La nouvelle fue publicada en 1989, dos años antes de que Smiley (1949) obtuviera el Pulitzer por Heredarás la tierra, novela que muestra, como casi toda su obra, que cada hogar es la manifestación de un sistema político, económico y cultural. El escenario de Un amor cualquiera es una casa grande con castaños y jardín en un pueblo chico del Medio Oeste, que representa el sueño americano. Muy pronto es evidente que, para esa familia, el sueño americano resultó un paraíso perdido o una gran desilusión. Y la razón no fue una fuerza externa, social, sino una carencia interna y fundamentalmente norteamericana.
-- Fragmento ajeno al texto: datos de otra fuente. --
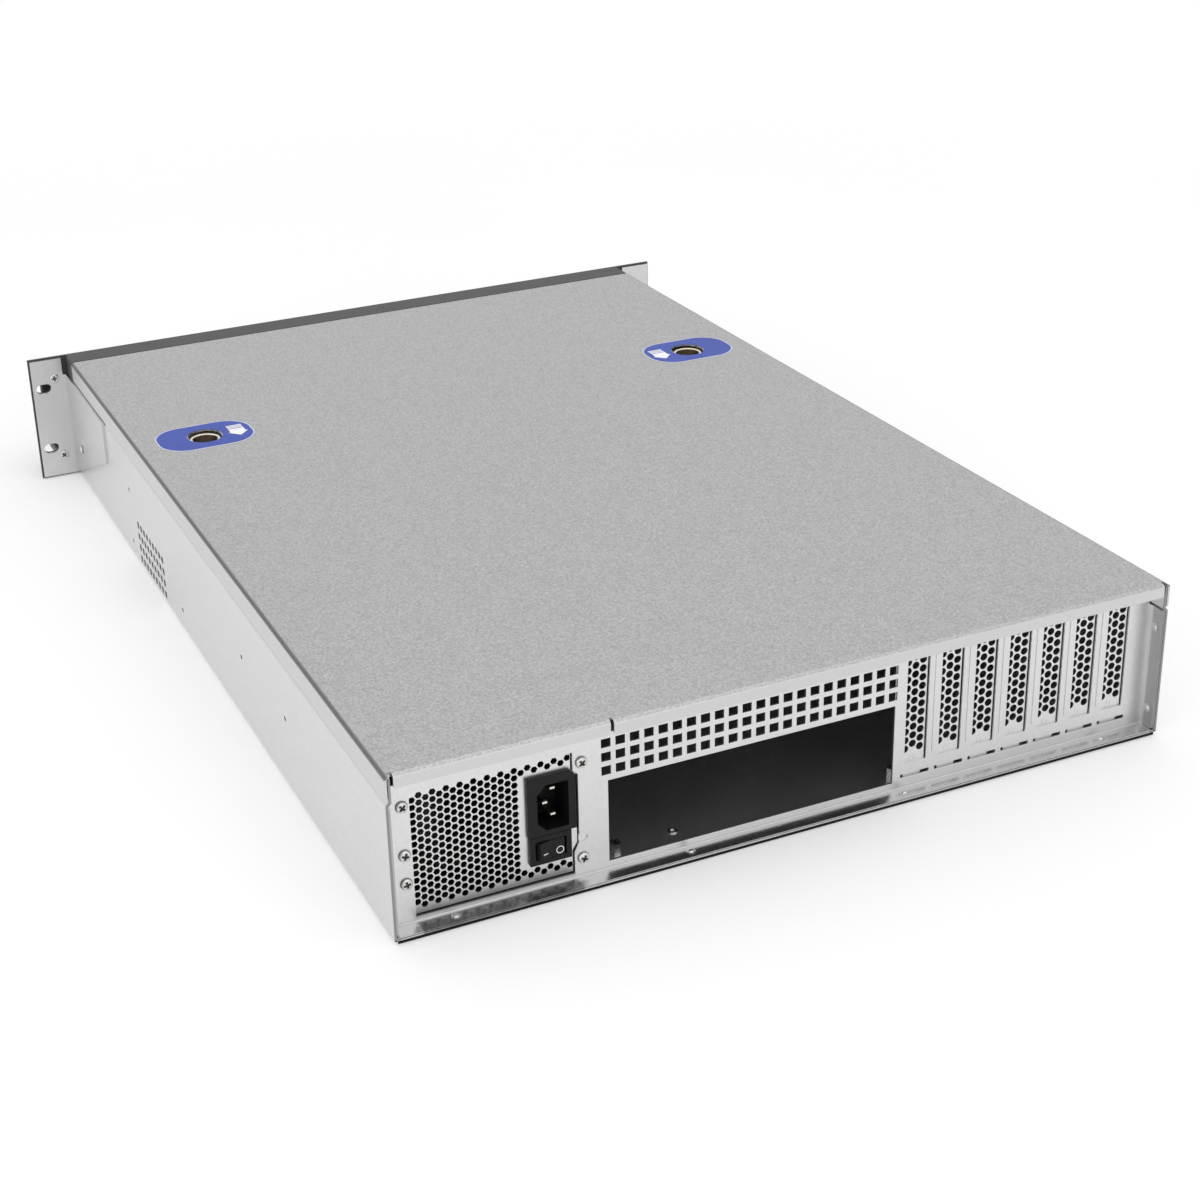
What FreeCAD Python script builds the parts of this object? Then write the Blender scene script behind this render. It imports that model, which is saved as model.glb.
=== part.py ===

La voz narradora pertenece a Rachel, quien ha aprendido que la única motivación humana es el deseo, sólo que no es fácil saber lo que deseamos. Ella escarba en sus recuerdos para tomar conciencia del modo en que funciona su mente, comprender la manera en que consiguió la independencia de su marido y aceptar que la obtuvo a costa del sufrimiento de sus hijos. “Les he dado a mis hijos los dos regalos más crueles: la experiencia de una felicidad familiar perfecta y la certeza absoluta de que tarde o temprano se acaba”. Su historia es eco de la de una tía que, a principios de siglo, cuando las mujeres no tenían dinero propio, ahorró durante nueve años para escapar de su marido. Como este era un hombre próspero, abstemio, que no le pegaba, la familia concluyó que tenía que estar loca para abandonarlo y, al dar con ella, la internó en un neuropsiquiátrico. De ese modo, el fruto amargo de la dominación masculina y la impulsividad como respuesta femenina se transmitió a la siguiente generación. Conocemos a Rachel por lo que dice. Ella se enfoca en algunos detalles mínimos, muy bien elegidos, para observar al deseo como camino hacia el autoconocimiento. En los diálogos nos enteramos, a medida que los personajes se van topando con información de la que carecían, del daño sufrido por cada uno. El estilo simple y distante de Smiley, traducido por el malagueño Francisco González López, es acertado para narrar esta historia que no busca culpables, sino franqueza.
Jane Smiley, Un amor cualquiera, traducción Francisco González López, Sexto Piso, 2020, 128 págs.